I gave everyone my contact information, and those who wanted to, gave me theirs. I said my goodbyes. I deleted my Facebook Pages and transferred administration of the ones that needed to continue to other people.
I made sure everyone knew i was leaving sometime within the next two weeks. Then when i had tied up everything i needed to, i decided there really wasn’t any reason to delay. Like ripping off a band aid stuck to my hair, i shutdown my account, before anyone realized.
Like how i feel about her, i don’t regret it. But like her, i also knew in my heart that it was no longer healthy. My boundaries had been crossed for the last time. I’d been pimped, one two many times. It no longer benefits me. It’s become all about Facebook. They had me fooled, just like she did, believing it was all about me. But like her, they’re lousy liars, and they don’t even care enough to try and hide it.
So i joined WeMe, and to commit myself, i gave a donation. I also signed up for a page which costs $2 a month, to replace my three Facebook Pages. I committed myself to go the MeWe path for a year. It’s a cheap price for keeping my personal information from being sold to advertisers everyday and night. MeWe is the first social media or website ive ever paid real money to, to participate in. It’s an amazing value, but the sheep are dumb. They eat anywhere and anything that’s “free”, without looking at the Sheppard sharpening his Cutlery.
It’s a cheap price for the value to have privacy. It’s a cheap price to not be censored, have a corporation shove political ideologies down my throat. To be able to say what i want, even if later discover i was wrong.

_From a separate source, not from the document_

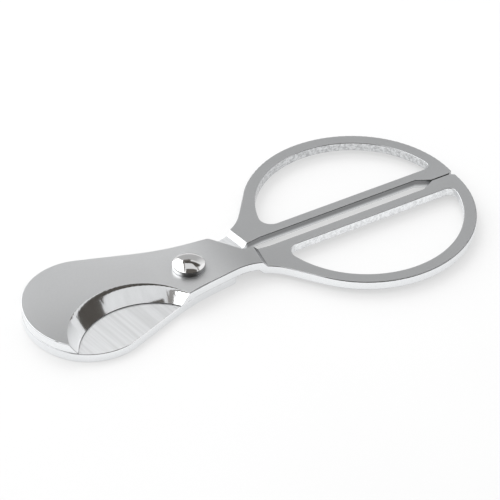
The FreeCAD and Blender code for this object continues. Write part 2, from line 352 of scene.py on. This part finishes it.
def lever_steel(name, turned_over):
    """Satin faces, blanked side walls, a polished grind and cross-ground faces between the blades, with
    painted light and shade.
    """
    g = Graph(name)
    place, facing = g.place_mm(), g.facing()
    if turned_over:
        place = g.vector("ADD", g.vector("MULTIPLY", place, TURN_OVER), (0, 0, BLADES_TOP))
        facing = g.vector("MULTIPLY", facing, TURN_OVER)
    spot = g.split(place)
    on = lever_masks(g, spot, g.split(facing))

    # grinding marks run across the blade, a little off square
    turn = {"Vector": place, "Angle": math.radians(BRUSH_ANGLE)}
    along_marks = g.node("VectorRotate", turn, rotation_type="Z_AXIS").outputs[0]
    lines = g.vector("MULTIPLY", along_marks, BRUSH_STRETCH)
    grain = g.noise(place, *NOISE["grain"])
    speckle = g.noise(place, *NOISE["speckle"])
    broad_lines = g.noise(lines, *NOISE["broad_lines"])
    fine_lines = g.noise(lines, *NOISE["fine_lines"])
    hollows = g.noise(lines, *NOISE["hollows"])

    ground = g.between(g.step(broad_lines, *GROUND_LIMITS), *GROUND_TONES)
    ground = g.times(ground, g.between(fine_lines, *GROUND_SPREAD))
    # Painted light and shade: satin lighter and darker by place, a dark step in the neck and dark edges
    # facing the camera's side
    tone = g.between(on["press_mark"], satin_grain_and_painted_light(g, place, spot, grain), PAINTED_STEP_SHADE_TONE)
    tone = g.between(on["dark_rim"], tone, PAINTED_EDGE_SHADE_TONE)
    tone = g.between(on["wall"], tone, wall_tone(g, spot, on, speckle, turned_over))
    tone = g.between(on["inside"], tone, ground)
    tone = g.between(on["grind"], tone, g.between(hollows, *POLISHED_TONES))
    # painted shade on the plain cutting edge
    tone = g.between(on["land"], tone, LAND_PAINTED_SHADE_TONE)

    roughness = g.between(on["rim"], g.between(grain, *SATIN_ROUGHNESS), RIM_ROUGHNESS)
    roughness = g.between(on["wall"], roughness, WALL_ROUGHNESS)
    roughness = g.between(on["inside"], roughness, g.between(broad_lines, *INSIDE_ROUGHNESS))
    roughness = g.between(on["grind"], roughness, g.between(hollows, *GRIND_ROUGHNESS))
    roughness = g.between(on["land"], roughness, LAND_ROUGHNESS)

    height = g.times(g.minus(1.0, on["grind"]), grain)
    height = g.between(on["wall"], height, g.times(speckle, g.between(on["opening"], 1.0, TORN_BUMP)))
    height = g.between(on["inside"], height, g.times(fine_lines, INSIDE_BUMP))
    normal = g.bump(height, FINE_BUMP)
    normal = g.bump(g.times(grind_depth(g, spot, hollows), on["grind"]), INWARD, normal)
    return g.steel(tone, roughness, normal, STEEL_COOLNESS, g.between(on["inside"], 1.0, INSIDE_METALLIC))


# ---------------------------------------------------------------- pivot

HEAD_NOISE = (3.0, 4.0, 0.6)
HEAD_TONES = (0.60, 0.68)
HEAD_SIDE_PAINTED_SHADE = 0.3
HEAD_ROUGHNESS = (0.06, 0.1)
HEAD_RINGS = 60.0           # radians per millimetre
HEAD_RING_BUMP = 0.2        # rings against scuffs
HEAD_BUMP = 0.0003
# Where the painted shade lies on the head: its side, except where it faces left, and the front of its
# rounded edge
HEAD_FOOT_LIMITS = (6.0, 6.2)       # height at which the head comes out of the blade
SIDE_AIM_Z_LIMITS = (0.75, 0.4)
SIDE_AIM_X_LIMITS = (-0.9, -0.75)
EDGE_HIGH_LIMITS = (0.80, 0.74)
EDGE_LOW_LIMITS = (0.1, 0.3)
EDGE_AIM_Y_LIMITS = (0.2, 0.0)

SCREW_NOISE = (2.0, 3.0)
SCREW_TONES = (0.50, 0.62)
SCREW_ROUGHNESS = (0.22, 0.34)
SCREW_RINGS = 45.0          # radians per millimetre
SCREW_RING_WANDER = 4.0
SCREW_RING_TONE = 0.25      # rings against the noise
SCREW_BUMP = 0.002


def place_from_pivot(g):
    return g.vector("SUBTRACT", g.place_mm(), (*PIVOT, 0))


def mirror_steel(name):
    """The domed head, polished like a mirror, with the barely seen rings of the buffing wheel and painted
    shade on its side and the front of its rounded edge.
    """
    g = Graph(name)
    place = place_from_pivot(g)
    scuff = g.noise(place, *HEAD_NOISE)
    spot, aim = g.split(place), g.split(g.facing())
    rings = g.math("SINE", g.times(g.length(spot["X"], spot["Y"]), HEAD_RINGS))
    on_side = g.times(g.step(spot["Z"], *HEAD_FOOT_LIMITS), g.step(aim["Z"], *SIDE_AIM_Z_LIMITS))
    on_side = g.times(on_side, g.step(aim["X"], *SIDE_AIM_X_LIMITS))
    on_edge = g.times(g.step(aim["Z"], *EDGE_HIGH_LIMITS), g.step(aim["Z"], *EDGE_LOW_LIMITS))
    on_edge = g.times(on_edge, g.step(aim["Y"], *EDGE_AIM_Y_LIMITS))
    # painted shade on the side and the front of the rounded edge
    shade = g.between(g.larger(on_side, on_edge), 1.0, HEAD_SIDE_PAINTED_SHADE)
    tone = g.times(g.between(scuff, *HEAD_TONES), shade)
    normal = g.bump(g.plus(g.times(rings, HEAD_RING_BUMP), scuff), HEAD_BUMP)
    return g.steel(tone, g.between(scuff, *HEAD_ROUGHNESS), normal)


def screw_steel(name):
    """A turned screw: rings round its axis on the flat of the head."""
    g = Graph(name)
    place = place_from_pivot(g)
    spot = g.split(place)
    wander = g.noise(place, *SCREW_NOISE)
    turns = g.times(g.length(spot["X"], spot["Y"]), SCREW_RINGS)
    rings = g.math("SINE", g.plus(turns, g.times(wander, SCREW_RING_WANDER)))
    tone = g.between(g.plus(g.times(rings, SCREW_RING_TONE), wander), *SCREW_TONES)
    normal = g.bump(g.plus(rings, wander), SCREW_BUMP)
    return g.steel(tone, g.between(wander, *SCREW_ROUGHNESS), normal)


def dress(node, material):
    """Gives a CAD node its finish."""
    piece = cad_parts[node]
    if not piece.material_slots:
        piece.data.materials.append(None)
    for material_slot in piece.material_slots:
        material_slot.material = material


dress("upper_lever", lever_steel("upper_lever_steel", False))
dress("lower_lever", lever_steel("lower_lever_steel", True))
dress("pivot_post", mirror_steel("pivot_post_steel"))
dress("pivot_screw", screw_steel("pivot_screw_steel"))


# ---------------------------------------------------------------- table and surround

FLOOR_SIZE = 6.0
FLOOR_DROP = 0.02 * MM
FLOOR_TONES = (0.29, 0.31)
FLOOR_PATCHES_PER_MM = 0.01
FLOOR_GLOW = 0.51
FLOOR_ROUGHNESS = 0.9
WORLD_STRENGTH = 1.3
HORIZON_TONE = 1.0
OVERHEAD_TONE = 0.78


def flat_sheet(name, width, depth, material):
    mesh = bpy.data.meshes.new(name)
    x, y = width / 2, depth / 2
    mesh.from_pydata([(-x, -y, 0), (x, -y, 0), (x, y, 0), (-x, y, 0)], [], [(0, 1, 2, 3)])
    mesh.materials.append(material)
    sheet = bpy.data.objects.new(name, mesh)
    bpy.context.collection.objects.link(sheet)
    return sheet


def table_white(name):
    """A matt white top that glows a little, so that shadows on it stay light."""
    g = Graph(name)
    low, high = (grey(tone) for tone in FLOOR_TONES)
    shader = g.node("BsdfPrincipled", {
        "Base Color": g.tint(g.noise(g.place_mm(), FLOOR_PATCHES_PER_MM), low, high),
        "Roughness": FLOOR_ROUGHNESS,
        "Specular IOR Level": 0.0,
        "Emission Color": grey(1.0),
        "Emission Strength": FLOOR_GLOW,
    })
    return g.finish(shader)


def studio_world():
    """An even white surround, brightest at the horizon."""
    world = bpy.data.worlds.new("studio")
    world.use_nodes = True
    tree = world.node_tree
    coordinates = tree.nodes.new("ShaderNodeTexCoord")
    split = tree.nodes.new("ShaderNodeSeparateXYZ")
    ramp = tree.nodes.new("ShaderNodeValToRGB")
    tree.links.new(coordinates.outputs["Generated"], split.inputs[0])
    tree.links.new(split.outputs["Z"], ramp.inputs["Fac"])
    tree.links.new(ramp.outputs["Color"], tree.nodes["Background"].inputs["Color"])
    tree.nodes["Background"].inputs["Strength"].default_value = WORLD_STRENGTH
    ramp.color_ramp.elements[0].color = grey(HORIZON_TONE)
    ramp.color_ramp.elements[1].color = grey(OVERHEAD_TONE)
    bpy.context.scene.world = world


floor = flat_sheet("floor", FLOOR_SIZE, FLOOR_SIZE, table_white("white_table"))
floor.location.z = -FLOOR_DROP
studio_world()
bpy.context.scene.view_settings.view_transform = "Standard"


# ---------------------------------------------------------------- light

PIVOT_POINT = Vector((PIVOT[0], PIVOT[1], BLADES_TOP)) * MM
OVERHEAD = 90               # degrees of elevation
DARK_CARD_WARMTH = 0.12
WARMTH_LOSS = 0.2           # warmth lost as a card's tone goes from 0 to 1
CARD_RISE_LIMITS = (0.6, 1.0)


def over(side, behind):
    """Unit vector to a place in the sky, in degrees from overhead: to the camera's right, and beyond it."""
    turn = math.degrees(math.atan2(side, behind)) - CAMERA_AZIMUTH
    return toward(turn, OVERHEAD - math.hypot(side, behind))


RIGHT = over(90, 0)


def hang(thing, direction, distance, along):
    """Puts a light or card in a direction from the pivot, facing it, with its width along a line."""
    outward = direction.normalized()
    side = (along - outward * along.dot(outward)).normalized()
    turn = Matrix((side, outward.cross(side), outward)).transposed()
    thing.matrix_world = Matrix.Translation(PIVOT_POINT + outward * distance) @ turn.to_4x4()


def softbox(name, direction, distance, width, depth, radiance, in_reflections=True):
    light = bpy.data.lights.new(name, "AREA")
    light.shape = "RECTANGLE"
    light.size = width
    light.size_y = depth
    light.energy = radiance * math.pi * width * depth
    box = bpy.data.objects.new(name, light)
    bpy.context.collection.objects.link(box)
    box.visible_camera = False
    box.visible_glossy = in_reflections
    hang(box, direction, distance, RIGHT)


def glow(name, tone, right_tone):
    """A glow that goes from tone to right_tone over a card's right part. Dark glows are a little warm."""
    g = Graph(name)
    across = g.split(g.node("TexCoord").outputs["Generated"])["X"]
    warmth = max(0.0, DARK_CARD_WARMTH - WARMTH_LOSS * tone)
    colour = g.tint(g.step(across, *CARD_RISE_LIMITS), grey(tone, warmth), grey(right_tone, warmth))
    return g.finish(g.node("Emission", {"Color": colour}))


def card(name, direction, distance, width, depth, tone, right_tone=None, along=RIGHT):
    """A card that only shiny steel sees, as it sees the rest of the studio."""
    sheet = flat_sheet(name, width, depth, glow(name, tone, tone if right_tone is None else right_tone))
    hang(sheet, direction, distance, along)
    sheet.visible_camera = False
    sheet.visible_diffuse = False
    sheet.visible_shadow = False
    sheet.visible_transmission = False


softbox("window", over(-42, 24), distance=1.1, width=1.1, depth=1.9, radiance=1.6)
softbox("key", over(-8, 42), distance=1.0, width=0.6, depth=0.6, radiance=2.6, in_reflections=False)

# Bright parts of the room
card("right_wall", over(64, 25), distance=1.2, width=1.1, depth=1.5, tone=1.35)
card("backdrop", over(10, 69), distance=1.1, width=1.2, depth=0.94, tone=0.62, right_tone=1.2)

# The dark bar that the dome and the grind mirror, with its lip and the corner where it turns down
bar_left, bar_right = over(-18, 34.5), over(33, 27)
bar_line = bar_right - bar_left
lip_line = over(33, 29.5) - over(-18, 36)
corner_line = over(27, 17) - over(13, 30)
card("ceiling_bar", bar_left + bar_right, distance=0.8, width=0.78, depth=0.17, tone=0.1, along=bar_line)
card("bar_lip", over(-7, 43.5), distance=0.15, width=0.056, depth=0.024, tone=0.2, along=lip_line)
card("bar_corner", over(20.5, 24), distance=0.8, width=0.30, depth=0.15, tone=0.1, along=corner_line)

# Frames to the right of the bar and beside the window
near_end, far_end = over(35, 4), over(24, 22)
frame_line = far_end - near_end
card("right_frame", near_end + far_end, distance=0.8, width=0.26, depth=0.07, tone=0.4, along=frame_line)
card("window_frame", over(-15.5, 14), distance=0.35, width=0.028, depth=0.3, tone=0.35)

# Dark parts of the room, above the tool and on the camera's side
card("overhead", over(10, -22.5), distance=0.45, width=0.33, depth=0.42, tone=0.14)
card("camera_side", toward(191.5, 30), distance=0.8, width=1.84, depth=0.7, tone=0.05)


# ---------------------------------------------------------------- camera

camera = bpy.data.objects.new("camera", bpy.data.cameras.new("camera"))
bpy.context.collection.objects.link(camera)
back = toward(180 - CAMERA_AZIMUTH, CAMERA_ELEVATION)
camera.location = CAMERA_AIM + back * CAMERA_DISTANCE
camera.rotation_mode = "QUATERNION"
camera.rotation_quaternion = back.to_track_quat("Z", "Y")
camera.data.lens = CAMERA_LENS
camera.data.clip_start = CAMERA_CLIP_START
bpy.context.scene.camera = camera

Sure, for now my sheep, i mean “friends”, are still on Facebook and i won’t encourage them to move. Going forward, if i have friends on MeWe, they’ll be ones who followed me, not ones i had to beg to get attention from. Not the ones who told me, “i don’t like swimming”, but then posts photos of themselves in their pool swimming with other people i know having fun swimming.
I’m done with that. Don’t be a sheep.